Small-scale agriculture, gardening, foraging, and other forms of diverse agricultures and community food systems are examples of the kind of work largely being overlooked. Yes, there is some attention given to these topics and how they might become “smart”—as food culture possesses a certain cache´ in the moment—but that attention fades as we move beyond the star chef or starred restaurant. Rather than generically romanticizing the “small” and “alternative” we should attend much more closely to the particularities of these sites and most of all to the work of these practices. Sensing and automation, data mining and machine learning and other technologies of Smart Cities may have a role to play in diverse agricultures and community food systems. Perhaps even more provocatively, small-scale agriculture, gardening, foraging and the like may be able to contribute insights into the building, use, and maintenance of Smart Cities. After all, these sites and practices are lasting examples of an inventiveness that manipulates and exceeds the standard logics of the built environment toward other desires. What is the skilled work of these diverse agricultures and community food systems? How will the labor of cultivation and care, of providing for self and others, of building and sustaining belonging, be affected by the structures and infrastructure of Smart Cities? How might we envision services as tools of value to these practices?
Answering these questions is an important endeavor, which design can, and should contribute to. The answers cannot come from designers alone. In fact, it’s not even certain that designers should take the lead. And this is where a participatory approach to design is of such great value. What design can offer are methods and techniques for elicitation, representation, and performance. What design can offer are compelling modes of enactment that—like the more common visions of Smart Cities—can lure us into considering, perhaps event wanting, a Smart City, but in these cases, a different notion of what a Smart City might become.
This is the value and importance of projects such as Connected Seeds and Sensors.
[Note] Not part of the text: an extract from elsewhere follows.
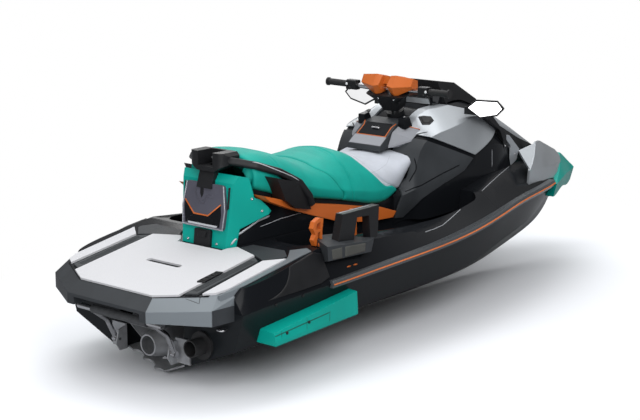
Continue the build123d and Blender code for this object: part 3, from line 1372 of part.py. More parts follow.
LENS_THICK = 3
with BuildPart() as mirror_lenses:
    with BuildSketch(Plane.YZ.offset(MIRROR_X)):
        with BuildLine():
            Polyline(*mirror_outline, close=True)
        make_face()
        offset(amount=-6, kind=Kind.INTERSECTION)
    extrude(amount=-LENS_THICK)
    mirror(about=Plane.XZ)

FENDER_THICK = 9
with BuildPart() as side_fenders:
    with BuildSketch(Plane.XZ.offset(400)):
        with BuildLine():
            Polyline((-1500, 436), (-1200, 545), (-1069, 555), (-1010, 540), (-1000, 440), (-1060, 425),
                     (-1500, 405),
                     close=True)
        make_face()
    extrude(amount=300)
    mirror(about=Plane.XZ)
    with BuildPart(mode=Mode.PRIVATE) as skin:
        for row in LINES[:4]:
            sheer, gunwale = row[3], row[4]
            add(half_section(row[0], [(sheer[0] + FENDER_THICK, sheer[1] - 20),
                                      (sheer[0] + FENDER_THICK, sheer[1]),
                                      (gunwale[0] + FENDER_THICK, gunwale[1] + 4)], gunwale[1] + 5, sheer[1] - 21))
        loft(ruled=True)
    add(skin.part, mode=Mode.INTERSECT)
    add(above_platform.part, mode=Mode.SUBTRACT)
    for piece in (deck, hull, rub_rails, rub_stripes, rack_base, rack_upright, stern_bumper, stern_corner,
                  sponsons,
                  platform_mats):
        add(piece.part, mode=Mode.SUBTRACT)

with BuildPart() as bow_eye:
    with BuildLine():
        FilletPolyline((1690, 0, 300), (1735, 0, 300), (1735, 0, 350), (1690, 0, 350), radius=20)
    with BuildSketch(Plane(origin=(1690, 0, 300), z_dir=(1, 0, 0))):
        Circle(5)
    sweep()
    add(hull.part, mode=Mode.SUBTRACT)
for name, piece in (("footwell_mats", footwell_mats), ("rack_cleats", rack_cleats),
                    ("mirror_lenses", mirror_lenses),
                    ("bow_eye", bow_eye)):
    save(piece.part, name)
save(largest_pair(side_fenders.part), "side_fenders")
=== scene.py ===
"""Looks of the personal watercraft: finishes, fine pieces, camera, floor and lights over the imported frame."""
import json
import math
from functools import lru_cache

import bmesh
import bpy
import numpy as np
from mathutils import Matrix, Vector
from mathutils.bvhtree import BVHTree


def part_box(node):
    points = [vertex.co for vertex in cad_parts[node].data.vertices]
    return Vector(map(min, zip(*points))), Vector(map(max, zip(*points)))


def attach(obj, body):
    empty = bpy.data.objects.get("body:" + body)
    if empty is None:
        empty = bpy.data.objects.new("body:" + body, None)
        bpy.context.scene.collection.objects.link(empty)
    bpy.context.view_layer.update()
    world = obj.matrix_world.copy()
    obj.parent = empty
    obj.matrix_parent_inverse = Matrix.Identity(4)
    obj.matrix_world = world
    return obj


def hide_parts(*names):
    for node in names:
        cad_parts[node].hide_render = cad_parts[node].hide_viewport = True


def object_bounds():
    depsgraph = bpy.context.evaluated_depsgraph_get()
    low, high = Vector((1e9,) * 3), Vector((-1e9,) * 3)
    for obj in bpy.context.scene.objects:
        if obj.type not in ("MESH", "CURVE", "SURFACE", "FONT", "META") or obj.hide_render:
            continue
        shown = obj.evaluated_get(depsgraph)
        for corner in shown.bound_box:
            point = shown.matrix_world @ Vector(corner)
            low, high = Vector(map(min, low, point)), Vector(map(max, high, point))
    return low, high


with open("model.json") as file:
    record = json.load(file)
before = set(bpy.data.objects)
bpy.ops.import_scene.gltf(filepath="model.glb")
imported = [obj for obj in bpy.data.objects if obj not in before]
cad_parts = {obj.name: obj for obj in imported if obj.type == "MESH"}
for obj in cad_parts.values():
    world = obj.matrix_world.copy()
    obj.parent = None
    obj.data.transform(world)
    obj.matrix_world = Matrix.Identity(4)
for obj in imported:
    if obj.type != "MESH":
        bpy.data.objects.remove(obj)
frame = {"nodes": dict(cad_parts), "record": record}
cad_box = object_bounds()
nodes = frame["nodes"]
record = frame["record"]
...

We will not, through design or other means, soon replace the modern city. We will not thwart or oust those technologies of monitoring and prediction that Smart Cities are bringing into being. But, through other approaches to design, we may be able, together, to support a more pluralistic notion of what we want our cities and our civics to be like in the 21st Century — how we want, and might be able, to imagine and enable the skilled work of togetherness.